[Dataset excerpt]
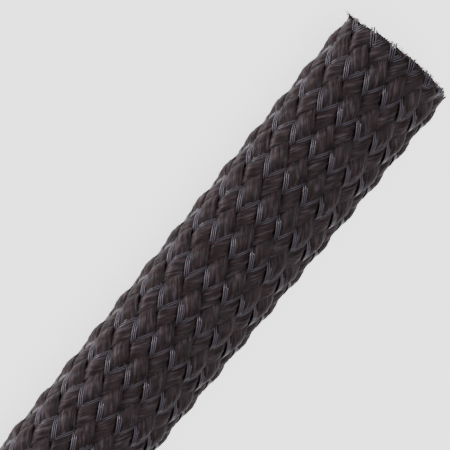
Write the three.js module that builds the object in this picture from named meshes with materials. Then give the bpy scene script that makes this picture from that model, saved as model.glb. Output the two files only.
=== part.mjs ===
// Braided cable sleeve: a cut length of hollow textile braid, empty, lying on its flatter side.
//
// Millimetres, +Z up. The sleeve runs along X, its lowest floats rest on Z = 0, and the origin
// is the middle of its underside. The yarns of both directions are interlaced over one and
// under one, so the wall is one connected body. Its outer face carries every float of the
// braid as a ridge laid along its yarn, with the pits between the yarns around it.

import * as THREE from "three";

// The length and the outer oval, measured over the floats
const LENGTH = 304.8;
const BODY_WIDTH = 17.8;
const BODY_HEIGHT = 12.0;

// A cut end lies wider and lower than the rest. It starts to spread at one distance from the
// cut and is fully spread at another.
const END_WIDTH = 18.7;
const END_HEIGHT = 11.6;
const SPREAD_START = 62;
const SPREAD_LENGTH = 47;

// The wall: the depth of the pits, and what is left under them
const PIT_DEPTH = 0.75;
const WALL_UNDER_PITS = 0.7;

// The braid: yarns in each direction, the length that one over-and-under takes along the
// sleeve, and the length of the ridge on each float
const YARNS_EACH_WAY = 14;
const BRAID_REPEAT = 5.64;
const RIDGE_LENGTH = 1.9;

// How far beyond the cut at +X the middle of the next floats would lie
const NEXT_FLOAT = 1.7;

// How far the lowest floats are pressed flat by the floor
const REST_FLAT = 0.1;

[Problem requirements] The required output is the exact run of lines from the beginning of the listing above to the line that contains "import * as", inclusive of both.

[Solution to this task]
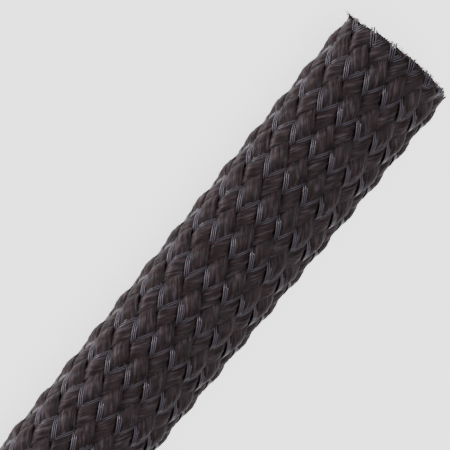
Write the three.js module that builds the object in this picture from named meshes with materials. Then give the bpy scene script that makes this picture from that model, saved as model.glb. Output the two files only.
=== part.mjs ===
// Braided cable sleeve: a cut length of hollow textile braid, empty, lying on its flatter side.
//
// Millimetres, +Z up. The sleeve runs along X, its lowest floats rest on Z = 0, and the origin
// is the middle of its underside. The yarns of both directions are interlaced over one and
// under one, so the wall is one connected body. Its outer face carries every float of the
// braid as a ridge laid along its yarn, with the pits between the yarns around it.

import * as THREE from "three";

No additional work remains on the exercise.